Do tamanho do mundo

EULER JÚNIOR/EM/D.A PRESS
(foto: EULER JÚNIOR/EM/D.A PRESS)
Philippe Enrico
59 anos, francês, artista plástico


“Ainda em Paris, já tinha ouvido falar de Guimarães Rosa. Tinha lido outras obras brasileiras traduzidas. Quando me mudei com minha mulher para o Ceará, li Graciliano Ramos, José de Alencar. E foi uma novela da Bandeirantes, Mandacaru, que me chamou a atenção para o mundo do cangaço. O curioso é que em Grande sertão: veredas fui apresentado a um outro sertão. E há ali uma história de amor por excelência. É um livro universal.

Sou um apaixonado por literatura. E essa obra é uma espécie de abertura para o infinito. Não percebi isso de imediato, mas vi que o sertão presente ali era isso. Li depois de uns cinco, seis anos de Brasil, quando havia me mudado com minha esposa (carioca) de Fortaleza para Belo Horizonte. Comprei o exemplar de Grande sertão veredas num sebo. Ainda que soubesse que há uma tradução em francês, havia decidido: vou ler em português. Sabia que era uma língua difícil. E Guimarães Rosa, mais ainda. Depois das primeiras páginas, fiquei encantado. Percebi a grandeza da dimensão poética. Minha esposa, Márcia, que já tinha lido, deixou-me descobrir esses efeitos, como os de uma travessia, cujo símbolo está ao final do livro.



Mesmo tendo dificuldade com muitas, muitas palavras (recorri várias vezes ao dicionário e, como não achava os significados, fui desistindo de consultar). A primeira, nonada, me fez pensar: não vou entender. Minha esposa me socorreu em várias dúvidas. Mas, no fundo, deixei passar muitas palavras. Preferi assim, ou teria de parar o tempo todo.

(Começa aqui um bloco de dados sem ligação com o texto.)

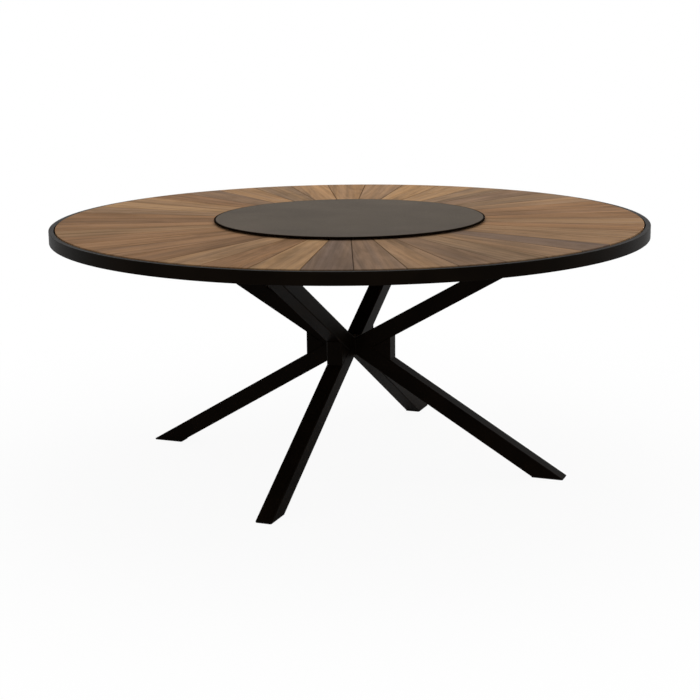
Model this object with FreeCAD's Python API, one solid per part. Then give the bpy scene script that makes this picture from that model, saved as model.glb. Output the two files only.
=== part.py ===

Aos poucos, me vi como num daqueles jogos em que você coloca um tanto de letras embaralhadas e, automaticamente, consegue interpretá-las. O sertão, como diz o livro, é do tamanho do mundo.

Não sei se tem a ver com o fato de eu ser estrangeiro, mas essa riqueza dos cenários, do espaço... A forma de mostrar as coisas mais simples, os bichos, as plantas. Assim como os pintores impressionistas enxergaram e exploraram a luz. E há ainda a ambivalência – Deus, o diabo. É uma obra aberta. Mais do que em qualquer autor, você vai encontrar os mínimos detalhes e, ao mesmo tempo, uma dimensão planetária, como na frase ‘o sertão é do tamanho do mundo’. Haverá sempre um horizonte, uma janela.”